While aware that reasons of national economic development are behind the setting up of these EPZs, the Committee would once again stress that a blanket denial to a whole category of workers of the protections and rights defined in the Convention constitute a violation of the Convention. It also draws the Government's attention to the Tripartite Declaration of Principles concerning Multinational Enterprises and Social Policy, adopted by the ILO Governing Body in 1977, which states in paragraph 45 that "where governments of host countries offer special incentives to attract foreign investment, these incentives should not include any limitation of the workers' freedom of association or the right to organize and bargain collectively". The Committee, therefore, would request the Government to take steps to amend the 1980 Act so as to bring it into conformity with the Convention.

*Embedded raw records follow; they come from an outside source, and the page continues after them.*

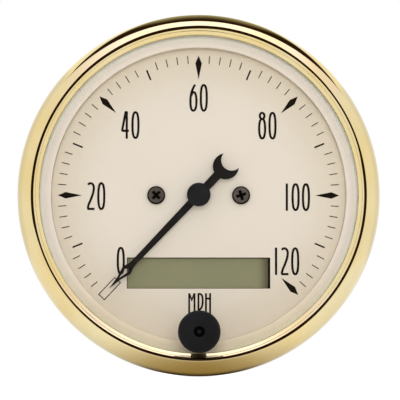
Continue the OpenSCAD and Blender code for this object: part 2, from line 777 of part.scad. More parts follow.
// The strap's outline in x and z, a U round the case with its feet on the panel
module strap_outline() {
    bend_out = strap_bend + strap_t;
    right = concat(
        arc(strap_out - bend_out, strap_back + bend_out, bend_out, -90, 0, 6),
        [[strap_out, -panel_t], [strap_in, -panel_t]],
        arc(strap_out - bend_out, strap_back + bend_out, strap_bend, 0, -90, 6)
    );
    left = [for (p = reversed(right)) [-p[0], p[1]]];
    polygon(concat(right, left));
}
module mounting_bracket() color("#b9bcc0") stand() difference() {
    rotate([90, 0, 0]) linear_extrude(strap_w, center = true) strap_outline();
    at_studs() tube(stud_r + 0.3, strap_back - cut, strap_front + cut);
}
module lock_washers() color("#aeb2b6") stand() at_studs()
    tube(washer_r, strap_back - washer_t, strap_back, stud_r + 0.3);
module bracket_nuts() color("#c3c6ca") stand() at_studs()
    hex_nut(strap_back - washer_t - nut_t, strap_back - washer_t, stud_r + run_gap);

bezel();
lens();
lens_gasket();
spacer_ring();
dial();
scale_markings();
dial_screws();
pointer();
pointer_cap();
pointer_hub();
spindle();
hairspring_collet();
hairspring();
rotor_magnet();
bobbin_front();
bobbin_rear();
cosine_coil();
sine_coil();
shield_can();
movement_bridge();
front_bearing();
rear_bearing();
light_diffuser();
lcd_panel();
lcd_holder();
contact_strips();
display_board();
display_pins();
main_board();
microcontroller();
capacitors();
voltage_regulator();
crystal();
front_pillars();
rear_pillars();
pillar_screws();
reset_knob();
reset_stem();
stem_bush();
reset_spring();
spring_seat();
reset_switch();
switch_plunger();
case();
terminal_block();
blade_terminals();
terminal_leads();
lamp_socket_left();
lamp_socket_right();
lamp_left();
lamp_right();
mounting_studs();
stud_nuts();
mounting_bracket();
lock_washers();
bracket_nuts();
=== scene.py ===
import bpy
import bmesh
import math
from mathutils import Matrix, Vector
from mathutils.geometry import delaunay_2d_cdt


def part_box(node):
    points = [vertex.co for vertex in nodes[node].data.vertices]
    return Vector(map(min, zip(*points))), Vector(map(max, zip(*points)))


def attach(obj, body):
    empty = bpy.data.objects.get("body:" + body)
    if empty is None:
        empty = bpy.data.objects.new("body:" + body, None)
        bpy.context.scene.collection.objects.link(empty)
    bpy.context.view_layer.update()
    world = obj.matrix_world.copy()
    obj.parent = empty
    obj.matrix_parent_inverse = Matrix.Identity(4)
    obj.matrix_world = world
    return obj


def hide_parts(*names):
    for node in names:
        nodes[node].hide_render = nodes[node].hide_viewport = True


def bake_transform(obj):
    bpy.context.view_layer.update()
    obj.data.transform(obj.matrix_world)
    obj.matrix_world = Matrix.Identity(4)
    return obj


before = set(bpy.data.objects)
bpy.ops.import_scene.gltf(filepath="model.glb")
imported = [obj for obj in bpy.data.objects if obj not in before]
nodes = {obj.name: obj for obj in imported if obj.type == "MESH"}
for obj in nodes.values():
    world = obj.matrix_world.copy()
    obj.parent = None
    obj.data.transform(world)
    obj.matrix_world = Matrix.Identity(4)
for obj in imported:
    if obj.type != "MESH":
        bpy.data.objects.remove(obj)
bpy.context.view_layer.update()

# All sizes below are bench millimetres: x right, y up, z towards the driver, z = 0 on the panel
MM = 0.001
PHOTO = 400


def spot(x, y, z):
    """A bench point as metres in the shared frame."""
    return (x * MM, -z * MM, y * MM)


# Camera: GAUGE shows OFF_CENTRE pixels right of and above the middle of the picture, and a
# pixel spans PIXEL metres there

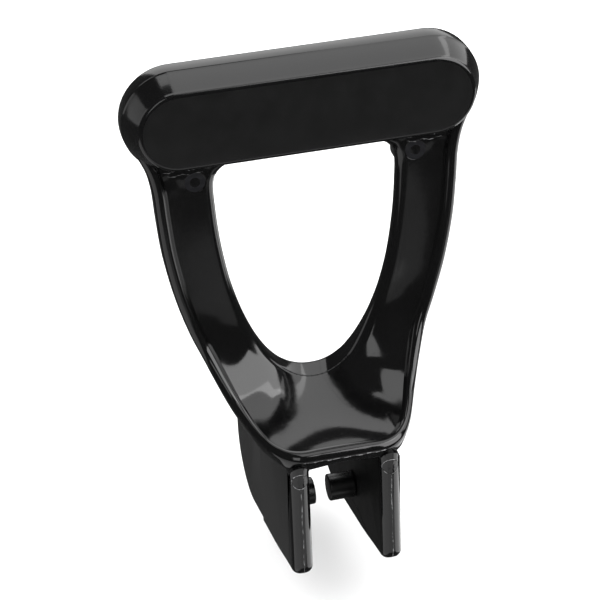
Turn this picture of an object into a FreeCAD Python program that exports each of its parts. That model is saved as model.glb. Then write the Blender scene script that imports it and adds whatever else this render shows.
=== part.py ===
import FreeCAD, Part
import math
import os
from FreeCAD import Placement, Rotation, Vector

# Car door pull handle: a T-bar grip on two arms that run down into a shallow scoop, and a fork
# of two cheeks below it with a pivot pin in each.  +X is the handle's right, +Y is its back and
# +Z is up.  The origin is on the pivot axis, midway between the cheeks.

doc = FreeCAD.newDocument("door_pull_handle")
sheet = doc.addObject("Spreadsheet::Sheet", "Dims")

DIMENSIONS = {
    # grip: a bar with half-round ends, in two shells that meet at its widest outline
    "grip_length": 125.4,
    "grip_height": 36.8,
    "grip_depth": 20.0,
    "grip_seam_depth": 10.0,
    "grip_front": -6.7,
    "grip_level": 155.4,
    "grip_taper": 20.0,
    "grip_edge": 1.6,
    "grip_back_edge": 5.0,
    "grip_wall": 2.5,
    # arms and scoop
    "arm_front": -1.0,
    "arm_floor": 1.2,
    "arm_back": 6.6,
    "arm_top_half": 54.0,
    "arm_top_level": 150.0,
    "rim_width": 4.5,
    "scoop_radius": 30.0,
    "scoop_middle": -15.0,
    "scoop_middle_level": 41.6,
    "scoop_back_level": 48.0,
    "bar_radius": 2.9,
    "bar_level": 38.9,
    "bar_ledge": 5.6,
    "bar_ledge_rise": 0.5,
    "underside_rise": 9.0,
    "opening_half": 32.5,
    "opening_bottom": 49.5,
    "opening_top": 139.0,
    "opening_corner": 5.5,
    # fork cheeks
    "post_front": -39.5,
    "cheek_offset": 16.3,
    "cheek_thickness": 7.6,
    "cheek_tip": -9.3,
    "cheek_fall": 9.0,
    "cheek_rear": 51.2,
    "cheek_rear_top": 10.0,
    "cheek_rear_radius": 20.0,
    "cheek_top_radius": 6.0,
    "step_start": 9.0,
    "step_depth": 0.8,
    # pivot pins, blind in the cheeks with a running fit
    "pin_radius": 5.0,
    "pin_neck_radius": 3.5,
    "pin_tip": 2.8,
    "pin_seat": 4.0,
    "pin_chamfer": 0.8,
    "pin_clearance": 0.05,
    "pin_end_gap": 0.2,
    # dowels that lock the cheeks to the tenons under the scoop
    "dowel_radius": 3.0,
    "dowel_level": 31.3,
    "dowel_length": 12.0,
    "dowel_proud": 0.1,
    "tenon_thickness": 4.0,
    "tenon_front": -34.0,
    "tenon_back": -22.0,
    "tenon_bottom": 26.0,
    # tongues on the arms, the spine through them, and the screws into the grip's lugs
    "screw_offset": 39.0,
    "screw_level": 132.0,
    "screw_radius": 1.9,
    "screw_head_radius": 3.6,
    "screw_head_height": 1.8,
    "screw_recess": 0.5,
    "screw_length": 9.0,
    "drive_radius": 1.8,
    "drive_depth": 1.2,
    "tongue_width": 12.0,
    "tongue_thickness": 4.4,
    "tongue_bottom": 136.0,
    "tongue_top": 163.0,
    "spine_length": 104.0,
    "spine_height": 8.0,
    "spine_thickness": 2.4,
    "spine_front": 2.2,
    "lug_width": 13.0,
    "lug_bottom": 125.0,
    "lug_gap": 0.1,
}

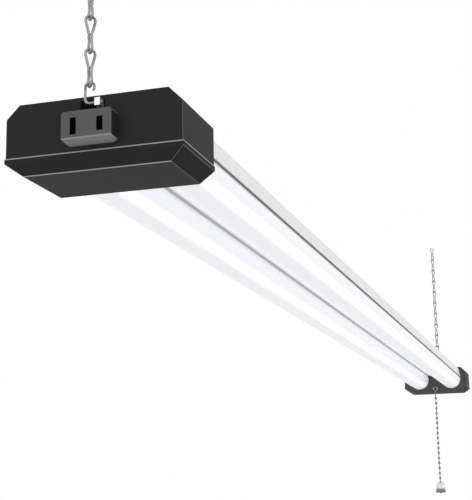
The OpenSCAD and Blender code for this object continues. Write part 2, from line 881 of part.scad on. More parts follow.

Finally, the Committee understands from the statement of the Government representative at the Conference Committee in June 1994, that the recommendations of the National Labour Law Commission, which is tripartite in structure and includes eminent legal experts, deal with all the points mentioned in the Committee's previous report, and were submitted to the Prime Minister on 4 June 1994. In addition, the Tripartite Labour Committee headed by the Minister of Labour and Manpower, as well as the Parliamentary Standing Committee on Labour Matters (in which opposition parliamentary members are represented) would provide their input into the drafting of a comprehensive labour code.

The Committee would request the Government to keep it informed on any progress made in the preparation of this new labour code, including whether it contains all or some of the recommendations of the National Labour Law Commission. The Committee would further request the Government to provide it with a copy of this draft labour code once it has been fully drawn up.